Charles Cousar writes, "Prayer is the occasion for honesty about oneself and generosity about others." Honesty flows from openness: an open heart, an open mind, a life open to transformation. Prayer helps us to discover who we are. It also helps us discover what the "God" we envision when we use that word is like: merciful and loving and just.

This is the God being invoked in the prayer of the tax collector, though not, perhaps, in the prayer of the Pharisee. The hook in today's parable is, as we have seen, our own inclination to identify with the tax collector and not the Pharisee.

The Pharisee may, however, resemble us in more ways than we would like to think, in the life of church and society.
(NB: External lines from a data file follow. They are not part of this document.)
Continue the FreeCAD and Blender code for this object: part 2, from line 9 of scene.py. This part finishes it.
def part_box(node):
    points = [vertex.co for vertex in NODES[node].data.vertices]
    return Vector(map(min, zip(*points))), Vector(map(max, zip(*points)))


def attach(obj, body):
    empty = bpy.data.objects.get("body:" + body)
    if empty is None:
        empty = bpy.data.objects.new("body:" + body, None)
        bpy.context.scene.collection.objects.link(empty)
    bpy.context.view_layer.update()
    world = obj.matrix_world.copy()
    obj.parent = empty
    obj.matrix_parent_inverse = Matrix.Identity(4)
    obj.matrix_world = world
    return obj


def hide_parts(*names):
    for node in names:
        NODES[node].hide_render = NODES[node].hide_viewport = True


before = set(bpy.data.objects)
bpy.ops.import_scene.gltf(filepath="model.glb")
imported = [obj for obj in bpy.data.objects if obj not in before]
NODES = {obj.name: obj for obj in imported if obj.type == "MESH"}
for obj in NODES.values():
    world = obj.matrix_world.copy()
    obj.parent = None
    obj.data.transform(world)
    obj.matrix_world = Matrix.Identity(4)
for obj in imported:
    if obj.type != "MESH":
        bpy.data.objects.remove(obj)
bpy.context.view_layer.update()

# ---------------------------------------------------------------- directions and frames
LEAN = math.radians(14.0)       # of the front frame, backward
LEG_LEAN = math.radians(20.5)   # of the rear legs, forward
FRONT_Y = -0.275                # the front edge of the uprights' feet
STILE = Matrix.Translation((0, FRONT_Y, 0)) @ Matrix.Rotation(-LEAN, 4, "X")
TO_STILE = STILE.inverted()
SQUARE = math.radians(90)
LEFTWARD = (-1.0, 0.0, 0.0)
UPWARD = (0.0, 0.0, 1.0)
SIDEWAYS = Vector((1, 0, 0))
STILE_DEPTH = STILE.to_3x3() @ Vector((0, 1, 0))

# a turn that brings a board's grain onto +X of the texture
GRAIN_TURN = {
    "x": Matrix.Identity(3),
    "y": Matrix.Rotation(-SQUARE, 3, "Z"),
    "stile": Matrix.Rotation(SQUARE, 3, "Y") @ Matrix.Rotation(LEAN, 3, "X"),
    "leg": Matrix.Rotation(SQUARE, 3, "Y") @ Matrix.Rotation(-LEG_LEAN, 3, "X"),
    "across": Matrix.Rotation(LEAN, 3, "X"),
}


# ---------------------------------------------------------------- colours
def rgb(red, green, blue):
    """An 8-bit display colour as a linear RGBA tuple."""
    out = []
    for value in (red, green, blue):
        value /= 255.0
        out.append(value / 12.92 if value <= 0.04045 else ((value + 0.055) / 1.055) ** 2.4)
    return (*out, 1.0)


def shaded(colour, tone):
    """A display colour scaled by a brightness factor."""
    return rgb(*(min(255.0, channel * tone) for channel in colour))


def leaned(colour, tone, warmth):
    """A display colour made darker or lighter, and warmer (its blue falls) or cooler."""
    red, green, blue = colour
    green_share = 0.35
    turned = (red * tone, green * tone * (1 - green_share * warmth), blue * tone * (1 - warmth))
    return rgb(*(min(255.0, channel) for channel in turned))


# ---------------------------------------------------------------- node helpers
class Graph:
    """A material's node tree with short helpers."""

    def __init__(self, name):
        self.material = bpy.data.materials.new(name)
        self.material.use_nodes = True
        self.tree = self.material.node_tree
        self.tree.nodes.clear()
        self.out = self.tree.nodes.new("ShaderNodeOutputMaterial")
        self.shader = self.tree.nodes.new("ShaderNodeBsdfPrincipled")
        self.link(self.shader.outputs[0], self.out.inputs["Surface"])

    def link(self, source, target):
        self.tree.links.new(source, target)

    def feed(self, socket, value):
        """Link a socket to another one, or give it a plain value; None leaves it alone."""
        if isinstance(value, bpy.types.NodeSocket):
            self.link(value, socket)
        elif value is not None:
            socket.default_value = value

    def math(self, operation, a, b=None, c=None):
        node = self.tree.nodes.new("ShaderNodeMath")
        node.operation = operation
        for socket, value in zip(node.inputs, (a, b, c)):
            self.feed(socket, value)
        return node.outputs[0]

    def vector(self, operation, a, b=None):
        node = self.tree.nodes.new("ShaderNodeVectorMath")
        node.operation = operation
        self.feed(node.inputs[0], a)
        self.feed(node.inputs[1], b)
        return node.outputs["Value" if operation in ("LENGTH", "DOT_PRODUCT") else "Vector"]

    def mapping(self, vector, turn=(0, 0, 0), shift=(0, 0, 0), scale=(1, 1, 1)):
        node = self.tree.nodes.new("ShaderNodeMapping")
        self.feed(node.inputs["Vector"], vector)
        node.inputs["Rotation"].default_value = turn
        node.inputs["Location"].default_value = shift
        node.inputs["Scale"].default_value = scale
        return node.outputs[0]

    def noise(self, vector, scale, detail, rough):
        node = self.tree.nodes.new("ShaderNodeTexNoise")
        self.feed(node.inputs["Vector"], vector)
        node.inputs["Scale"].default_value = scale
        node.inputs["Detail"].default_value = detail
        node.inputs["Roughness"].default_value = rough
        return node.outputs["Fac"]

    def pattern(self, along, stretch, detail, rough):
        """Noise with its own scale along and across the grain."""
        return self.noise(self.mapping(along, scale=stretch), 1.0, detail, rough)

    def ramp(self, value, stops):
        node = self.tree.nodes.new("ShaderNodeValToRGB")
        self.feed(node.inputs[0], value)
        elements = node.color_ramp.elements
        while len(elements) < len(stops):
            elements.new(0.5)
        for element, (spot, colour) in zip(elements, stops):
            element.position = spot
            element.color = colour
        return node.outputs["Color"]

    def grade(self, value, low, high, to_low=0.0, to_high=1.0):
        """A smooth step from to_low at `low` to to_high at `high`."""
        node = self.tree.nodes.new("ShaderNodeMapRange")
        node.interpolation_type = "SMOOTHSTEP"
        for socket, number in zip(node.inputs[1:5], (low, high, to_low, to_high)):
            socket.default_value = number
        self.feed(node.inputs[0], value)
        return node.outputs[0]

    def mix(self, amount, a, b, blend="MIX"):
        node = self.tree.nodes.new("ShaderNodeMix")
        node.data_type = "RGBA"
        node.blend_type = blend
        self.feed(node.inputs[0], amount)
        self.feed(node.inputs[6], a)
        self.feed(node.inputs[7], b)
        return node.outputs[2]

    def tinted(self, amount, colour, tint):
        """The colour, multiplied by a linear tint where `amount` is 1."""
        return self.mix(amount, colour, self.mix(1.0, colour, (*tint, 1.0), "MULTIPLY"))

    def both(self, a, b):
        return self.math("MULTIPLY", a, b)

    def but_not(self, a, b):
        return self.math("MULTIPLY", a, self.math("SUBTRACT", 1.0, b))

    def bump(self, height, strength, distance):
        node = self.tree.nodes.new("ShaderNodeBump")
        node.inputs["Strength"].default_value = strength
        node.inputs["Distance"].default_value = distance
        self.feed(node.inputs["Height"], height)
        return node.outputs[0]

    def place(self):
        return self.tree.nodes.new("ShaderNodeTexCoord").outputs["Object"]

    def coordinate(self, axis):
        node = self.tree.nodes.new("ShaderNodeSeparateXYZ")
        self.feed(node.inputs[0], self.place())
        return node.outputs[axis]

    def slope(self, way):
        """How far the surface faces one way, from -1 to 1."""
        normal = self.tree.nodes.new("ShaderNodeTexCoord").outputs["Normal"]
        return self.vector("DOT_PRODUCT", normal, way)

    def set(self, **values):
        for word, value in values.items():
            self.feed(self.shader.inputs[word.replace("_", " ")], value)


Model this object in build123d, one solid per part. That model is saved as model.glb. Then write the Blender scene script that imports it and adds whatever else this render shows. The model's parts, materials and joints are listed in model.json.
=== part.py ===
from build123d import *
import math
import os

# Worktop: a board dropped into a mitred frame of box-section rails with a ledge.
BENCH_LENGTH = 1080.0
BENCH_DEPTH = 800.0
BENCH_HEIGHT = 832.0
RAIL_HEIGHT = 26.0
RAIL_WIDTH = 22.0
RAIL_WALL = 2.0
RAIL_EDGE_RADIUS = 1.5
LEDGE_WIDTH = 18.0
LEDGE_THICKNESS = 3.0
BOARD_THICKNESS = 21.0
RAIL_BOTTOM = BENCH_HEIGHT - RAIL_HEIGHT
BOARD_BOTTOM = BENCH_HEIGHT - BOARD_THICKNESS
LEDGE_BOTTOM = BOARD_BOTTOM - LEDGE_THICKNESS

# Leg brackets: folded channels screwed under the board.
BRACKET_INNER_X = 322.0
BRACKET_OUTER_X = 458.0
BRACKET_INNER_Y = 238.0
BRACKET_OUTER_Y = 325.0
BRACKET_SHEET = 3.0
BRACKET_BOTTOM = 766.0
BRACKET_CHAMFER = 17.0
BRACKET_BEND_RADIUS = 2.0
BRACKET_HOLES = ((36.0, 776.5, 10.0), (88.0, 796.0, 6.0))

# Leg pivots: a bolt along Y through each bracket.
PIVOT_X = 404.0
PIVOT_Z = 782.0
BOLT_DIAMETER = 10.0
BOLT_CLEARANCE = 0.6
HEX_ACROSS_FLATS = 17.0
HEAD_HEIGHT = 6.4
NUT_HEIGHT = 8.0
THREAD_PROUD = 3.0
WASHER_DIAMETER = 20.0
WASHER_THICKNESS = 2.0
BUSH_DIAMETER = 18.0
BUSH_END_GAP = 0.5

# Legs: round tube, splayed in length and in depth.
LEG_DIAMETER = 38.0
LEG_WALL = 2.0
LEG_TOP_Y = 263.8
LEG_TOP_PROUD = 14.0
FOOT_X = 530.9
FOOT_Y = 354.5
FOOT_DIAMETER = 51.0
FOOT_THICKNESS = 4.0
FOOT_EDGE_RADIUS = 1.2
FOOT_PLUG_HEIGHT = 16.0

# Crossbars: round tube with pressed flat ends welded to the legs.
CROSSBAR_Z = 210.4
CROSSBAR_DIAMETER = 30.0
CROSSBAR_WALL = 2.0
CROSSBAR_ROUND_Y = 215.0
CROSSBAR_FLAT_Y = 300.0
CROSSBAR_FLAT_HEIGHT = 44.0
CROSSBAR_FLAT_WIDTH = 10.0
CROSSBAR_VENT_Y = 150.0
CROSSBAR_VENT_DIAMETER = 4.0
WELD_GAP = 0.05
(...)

For we may ourselves be tempted to place our trust in our own accomplishments and in our own deserving of what we have received.
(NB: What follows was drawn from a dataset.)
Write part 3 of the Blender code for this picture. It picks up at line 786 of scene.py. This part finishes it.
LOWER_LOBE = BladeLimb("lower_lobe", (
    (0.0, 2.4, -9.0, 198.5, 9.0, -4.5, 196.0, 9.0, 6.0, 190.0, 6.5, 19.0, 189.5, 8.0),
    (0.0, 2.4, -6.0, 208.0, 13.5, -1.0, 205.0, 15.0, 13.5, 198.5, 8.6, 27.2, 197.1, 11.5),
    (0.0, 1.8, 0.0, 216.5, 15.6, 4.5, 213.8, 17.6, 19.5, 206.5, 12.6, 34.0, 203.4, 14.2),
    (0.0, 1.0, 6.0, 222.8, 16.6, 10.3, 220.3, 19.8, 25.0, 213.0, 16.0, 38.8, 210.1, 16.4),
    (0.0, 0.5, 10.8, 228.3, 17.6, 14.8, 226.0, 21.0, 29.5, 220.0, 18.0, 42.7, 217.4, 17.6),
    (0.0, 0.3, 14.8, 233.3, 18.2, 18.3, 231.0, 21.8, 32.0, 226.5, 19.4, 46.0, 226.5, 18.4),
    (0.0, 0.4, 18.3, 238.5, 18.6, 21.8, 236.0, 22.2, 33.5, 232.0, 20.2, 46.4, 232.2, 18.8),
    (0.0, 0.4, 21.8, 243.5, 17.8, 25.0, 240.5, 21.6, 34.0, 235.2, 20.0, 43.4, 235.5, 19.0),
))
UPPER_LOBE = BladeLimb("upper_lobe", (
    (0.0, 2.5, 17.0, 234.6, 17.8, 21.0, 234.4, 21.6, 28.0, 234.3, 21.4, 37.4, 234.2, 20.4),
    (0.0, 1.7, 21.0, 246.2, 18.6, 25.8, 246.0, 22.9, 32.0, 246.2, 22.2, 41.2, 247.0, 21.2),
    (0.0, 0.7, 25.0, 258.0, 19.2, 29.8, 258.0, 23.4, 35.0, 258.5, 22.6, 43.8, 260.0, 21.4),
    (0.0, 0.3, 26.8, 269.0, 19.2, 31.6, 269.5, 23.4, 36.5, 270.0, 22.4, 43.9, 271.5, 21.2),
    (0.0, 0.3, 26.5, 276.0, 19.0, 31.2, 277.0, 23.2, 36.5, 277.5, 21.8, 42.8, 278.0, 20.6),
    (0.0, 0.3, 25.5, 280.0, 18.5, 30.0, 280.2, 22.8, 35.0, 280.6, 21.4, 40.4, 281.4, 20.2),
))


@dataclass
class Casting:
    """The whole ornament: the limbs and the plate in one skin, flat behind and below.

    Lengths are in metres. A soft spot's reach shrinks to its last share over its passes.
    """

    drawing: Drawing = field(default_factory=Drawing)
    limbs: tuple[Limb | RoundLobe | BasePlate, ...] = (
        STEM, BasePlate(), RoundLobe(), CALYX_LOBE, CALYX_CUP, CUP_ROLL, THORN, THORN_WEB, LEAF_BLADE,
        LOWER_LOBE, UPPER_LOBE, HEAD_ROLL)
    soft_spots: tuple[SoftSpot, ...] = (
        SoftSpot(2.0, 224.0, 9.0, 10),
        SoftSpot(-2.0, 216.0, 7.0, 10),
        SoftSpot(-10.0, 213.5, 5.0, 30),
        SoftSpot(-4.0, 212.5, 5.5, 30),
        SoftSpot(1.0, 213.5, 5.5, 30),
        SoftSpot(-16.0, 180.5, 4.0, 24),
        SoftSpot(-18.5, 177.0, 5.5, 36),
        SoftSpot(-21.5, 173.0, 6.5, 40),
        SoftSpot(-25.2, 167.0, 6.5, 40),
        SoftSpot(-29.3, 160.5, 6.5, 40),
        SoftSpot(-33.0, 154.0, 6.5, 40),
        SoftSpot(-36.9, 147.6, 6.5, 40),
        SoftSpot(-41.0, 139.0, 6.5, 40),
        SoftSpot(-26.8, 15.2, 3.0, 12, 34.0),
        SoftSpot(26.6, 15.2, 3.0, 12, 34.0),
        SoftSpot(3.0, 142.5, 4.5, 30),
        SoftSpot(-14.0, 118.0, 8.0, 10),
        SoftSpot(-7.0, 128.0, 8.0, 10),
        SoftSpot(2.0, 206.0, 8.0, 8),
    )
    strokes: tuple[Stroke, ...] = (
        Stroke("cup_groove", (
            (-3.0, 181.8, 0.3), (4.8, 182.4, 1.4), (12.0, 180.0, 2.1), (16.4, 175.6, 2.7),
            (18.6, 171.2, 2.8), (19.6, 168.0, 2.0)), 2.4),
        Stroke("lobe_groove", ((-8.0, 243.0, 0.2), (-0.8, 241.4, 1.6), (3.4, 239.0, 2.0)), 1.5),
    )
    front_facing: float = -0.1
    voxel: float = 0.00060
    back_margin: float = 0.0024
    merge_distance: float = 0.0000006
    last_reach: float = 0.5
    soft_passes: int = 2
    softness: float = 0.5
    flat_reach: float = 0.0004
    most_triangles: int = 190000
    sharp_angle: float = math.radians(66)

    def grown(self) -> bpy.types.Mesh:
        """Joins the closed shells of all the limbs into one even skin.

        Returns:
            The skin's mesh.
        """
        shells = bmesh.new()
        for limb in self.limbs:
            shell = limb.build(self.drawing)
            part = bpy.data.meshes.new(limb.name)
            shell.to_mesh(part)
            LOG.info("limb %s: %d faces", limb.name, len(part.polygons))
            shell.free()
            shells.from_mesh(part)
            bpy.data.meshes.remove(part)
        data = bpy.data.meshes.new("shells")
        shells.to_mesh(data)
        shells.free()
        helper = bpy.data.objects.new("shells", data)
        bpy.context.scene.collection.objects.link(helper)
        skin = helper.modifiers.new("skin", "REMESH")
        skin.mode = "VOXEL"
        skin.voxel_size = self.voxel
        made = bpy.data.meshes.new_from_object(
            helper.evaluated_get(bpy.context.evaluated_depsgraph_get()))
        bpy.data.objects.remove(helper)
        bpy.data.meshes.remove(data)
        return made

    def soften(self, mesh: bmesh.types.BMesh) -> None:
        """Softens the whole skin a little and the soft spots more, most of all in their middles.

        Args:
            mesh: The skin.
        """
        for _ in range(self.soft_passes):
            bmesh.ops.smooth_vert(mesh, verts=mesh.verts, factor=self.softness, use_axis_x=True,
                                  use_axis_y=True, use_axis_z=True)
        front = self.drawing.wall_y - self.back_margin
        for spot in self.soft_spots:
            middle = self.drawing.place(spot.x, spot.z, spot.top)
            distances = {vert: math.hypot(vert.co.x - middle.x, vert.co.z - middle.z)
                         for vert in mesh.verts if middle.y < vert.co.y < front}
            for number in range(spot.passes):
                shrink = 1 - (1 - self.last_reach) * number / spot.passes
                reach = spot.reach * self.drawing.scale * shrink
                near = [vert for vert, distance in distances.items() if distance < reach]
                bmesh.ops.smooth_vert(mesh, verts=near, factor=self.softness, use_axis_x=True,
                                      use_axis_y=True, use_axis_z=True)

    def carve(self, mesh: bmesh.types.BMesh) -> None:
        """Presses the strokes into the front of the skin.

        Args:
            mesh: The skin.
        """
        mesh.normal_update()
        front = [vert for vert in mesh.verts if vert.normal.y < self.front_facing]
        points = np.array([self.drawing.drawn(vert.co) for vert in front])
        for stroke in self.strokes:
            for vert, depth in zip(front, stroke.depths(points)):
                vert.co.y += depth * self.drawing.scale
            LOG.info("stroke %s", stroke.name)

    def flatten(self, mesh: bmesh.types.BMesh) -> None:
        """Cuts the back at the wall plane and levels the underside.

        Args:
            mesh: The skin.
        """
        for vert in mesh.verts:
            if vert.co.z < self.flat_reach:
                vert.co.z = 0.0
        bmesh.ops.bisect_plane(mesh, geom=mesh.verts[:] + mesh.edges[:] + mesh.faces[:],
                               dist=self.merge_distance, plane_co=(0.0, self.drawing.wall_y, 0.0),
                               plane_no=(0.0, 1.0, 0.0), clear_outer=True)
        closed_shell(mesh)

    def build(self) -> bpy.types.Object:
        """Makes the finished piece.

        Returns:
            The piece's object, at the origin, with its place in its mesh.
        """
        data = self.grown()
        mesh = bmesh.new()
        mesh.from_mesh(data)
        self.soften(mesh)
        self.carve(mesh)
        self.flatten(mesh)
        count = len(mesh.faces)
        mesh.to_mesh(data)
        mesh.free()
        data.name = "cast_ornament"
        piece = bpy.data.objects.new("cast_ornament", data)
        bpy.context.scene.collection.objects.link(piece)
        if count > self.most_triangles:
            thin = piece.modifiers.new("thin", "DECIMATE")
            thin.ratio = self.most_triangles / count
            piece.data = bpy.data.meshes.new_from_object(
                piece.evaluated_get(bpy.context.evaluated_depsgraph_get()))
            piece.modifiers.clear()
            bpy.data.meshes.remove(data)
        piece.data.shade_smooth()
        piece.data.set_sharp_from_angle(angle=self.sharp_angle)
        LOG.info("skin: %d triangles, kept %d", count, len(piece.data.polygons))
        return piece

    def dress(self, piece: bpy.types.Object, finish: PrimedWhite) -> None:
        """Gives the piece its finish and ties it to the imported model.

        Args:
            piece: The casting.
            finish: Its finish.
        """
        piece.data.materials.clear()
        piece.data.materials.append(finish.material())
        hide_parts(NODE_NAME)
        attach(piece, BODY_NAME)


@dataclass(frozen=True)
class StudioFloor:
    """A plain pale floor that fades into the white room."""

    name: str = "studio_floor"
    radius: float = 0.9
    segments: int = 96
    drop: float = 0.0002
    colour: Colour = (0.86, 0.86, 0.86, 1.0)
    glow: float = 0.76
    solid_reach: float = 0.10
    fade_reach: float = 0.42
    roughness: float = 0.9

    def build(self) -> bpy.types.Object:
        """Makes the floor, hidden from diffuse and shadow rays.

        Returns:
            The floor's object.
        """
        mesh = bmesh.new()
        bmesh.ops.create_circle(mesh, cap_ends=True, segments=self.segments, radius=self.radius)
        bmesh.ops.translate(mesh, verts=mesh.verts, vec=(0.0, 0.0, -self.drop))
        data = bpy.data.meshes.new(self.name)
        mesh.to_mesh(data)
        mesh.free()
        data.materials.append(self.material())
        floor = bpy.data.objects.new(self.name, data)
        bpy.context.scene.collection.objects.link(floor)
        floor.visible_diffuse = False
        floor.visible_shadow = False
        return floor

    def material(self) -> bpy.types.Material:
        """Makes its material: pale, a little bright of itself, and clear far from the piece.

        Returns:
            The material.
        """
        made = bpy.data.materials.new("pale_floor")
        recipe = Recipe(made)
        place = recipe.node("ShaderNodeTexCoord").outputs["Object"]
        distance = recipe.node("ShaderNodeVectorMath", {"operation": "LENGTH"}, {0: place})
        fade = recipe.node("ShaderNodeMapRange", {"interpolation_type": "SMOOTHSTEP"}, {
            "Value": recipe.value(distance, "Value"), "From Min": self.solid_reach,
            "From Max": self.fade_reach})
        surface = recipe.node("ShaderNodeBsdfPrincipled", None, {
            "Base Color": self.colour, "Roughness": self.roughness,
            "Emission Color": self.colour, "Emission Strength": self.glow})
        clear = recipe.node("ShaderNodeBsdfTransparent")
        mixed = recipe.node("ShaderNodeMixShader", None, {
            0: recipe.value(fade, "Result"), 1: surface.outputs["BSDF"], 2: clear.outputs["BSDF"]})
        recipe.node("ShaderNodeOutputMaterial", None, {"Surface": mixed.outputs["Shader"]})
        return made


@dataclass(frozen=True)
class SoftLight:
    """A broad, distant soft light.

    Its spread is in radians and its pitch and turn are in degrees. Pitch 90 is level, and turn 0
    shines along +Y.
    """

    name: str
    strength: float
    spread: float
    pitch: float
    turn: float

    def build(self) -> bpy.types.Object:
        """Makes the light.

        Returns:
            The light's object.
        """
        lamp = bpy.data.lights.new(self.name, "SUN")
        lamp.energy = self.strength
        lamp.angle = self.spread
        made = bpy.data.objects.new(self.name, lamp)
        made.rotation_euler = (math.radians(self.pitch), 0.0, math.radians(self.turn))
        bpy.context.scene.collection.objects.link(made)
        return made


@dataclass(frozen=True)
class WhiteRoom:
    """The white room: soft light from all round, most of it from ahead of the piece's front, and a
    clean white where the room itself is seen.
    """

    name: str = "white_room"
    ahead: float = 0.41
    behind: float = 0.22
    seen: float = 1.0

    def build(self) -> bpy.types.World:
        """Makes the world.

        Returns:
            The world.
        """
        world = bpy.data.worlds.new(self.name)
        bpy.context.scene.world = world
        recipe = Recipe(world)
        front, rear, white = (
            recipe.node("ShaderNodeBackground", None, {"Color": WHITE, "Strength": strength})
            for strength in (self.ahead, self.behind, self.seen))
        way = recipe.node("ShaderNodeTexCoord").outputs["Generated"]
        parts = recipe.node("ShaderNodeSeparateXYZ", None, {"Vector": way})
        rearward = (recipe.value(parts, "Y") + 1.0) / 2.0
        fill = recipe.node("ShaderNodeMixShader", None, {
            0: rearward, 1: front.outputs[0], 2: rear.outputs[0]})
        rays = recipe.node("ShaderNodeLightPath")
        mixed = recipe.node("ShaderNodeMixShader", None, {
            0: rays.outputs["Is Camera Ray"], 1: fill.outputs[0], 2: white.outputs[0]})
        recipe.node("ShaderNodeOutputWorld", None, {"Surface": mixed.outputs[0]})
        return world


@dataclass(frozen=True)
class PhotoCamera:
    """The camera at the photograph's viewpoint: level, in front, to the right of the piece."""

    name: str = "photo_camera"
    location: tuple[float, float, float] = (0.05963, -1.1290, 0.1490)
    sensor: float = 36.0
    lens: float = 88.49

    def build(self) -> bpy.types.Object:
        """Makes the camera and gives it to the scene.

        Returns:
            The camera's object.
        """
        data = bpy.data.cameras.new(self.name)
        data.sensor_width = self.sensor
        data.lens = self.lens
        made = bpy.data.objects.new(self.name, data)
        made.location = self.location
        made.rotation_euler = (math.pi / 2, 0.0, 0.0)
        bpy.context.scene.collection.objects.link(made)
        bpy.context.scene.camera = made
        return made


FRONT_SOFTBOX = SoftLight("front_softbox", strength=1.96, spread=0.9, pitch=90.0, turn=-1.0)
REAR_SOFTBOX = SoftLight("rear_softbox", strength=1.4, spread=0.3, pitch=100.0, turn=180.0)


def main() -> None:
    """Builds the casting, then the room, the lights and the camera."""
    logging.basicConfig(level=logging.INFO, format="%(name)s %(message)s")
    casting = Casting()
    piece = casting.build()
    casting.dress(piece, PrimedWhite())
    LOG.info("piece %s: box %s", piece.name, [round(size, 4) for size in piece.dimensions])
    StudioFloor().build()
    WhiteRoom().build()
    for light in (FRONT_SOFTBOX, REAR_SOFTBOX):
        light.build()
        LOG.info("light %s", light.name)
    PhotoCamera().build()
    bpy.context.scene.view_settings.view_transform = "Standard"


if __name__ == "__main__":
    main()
We may ourselves have thanked God occasionally with a kind of self-satisfied, self-centered prayer of gratitude that we were able to achieve our own righteousness. And there may be those, in our church, in our denomination, in our society, from whom we stand apart when we pray.

So in any question raging in the life of the church, we will do well to ask ourselves how is the Still Speaking God calling us to find that common ground of radical dependence on God's grace. That is, after all, what enables us to pray together and to seek forgiveness when appropriate.

Can we recognize ourselves, whether Pharisee (that is, religiously righteous in all of our practices) or tax collector (that is, having stepped outside the bounds of proper society and its rules)? And then can we still pray together? What issues are there that threaten to divide us and keep us from this kind of shared prayer, this kind of shared recognition that we are all sinners, but we all belong to God?

If we believe that we all do belong to God, and yet we are all sinners, how could we possibly leave church this day, thanking God either that we are not like that prideful, self-righteous Pharisee or that we are not like the tax collector, a recognized sinner? Let's sing from our black hymnals now, #519, Standing in the Need of Prayer.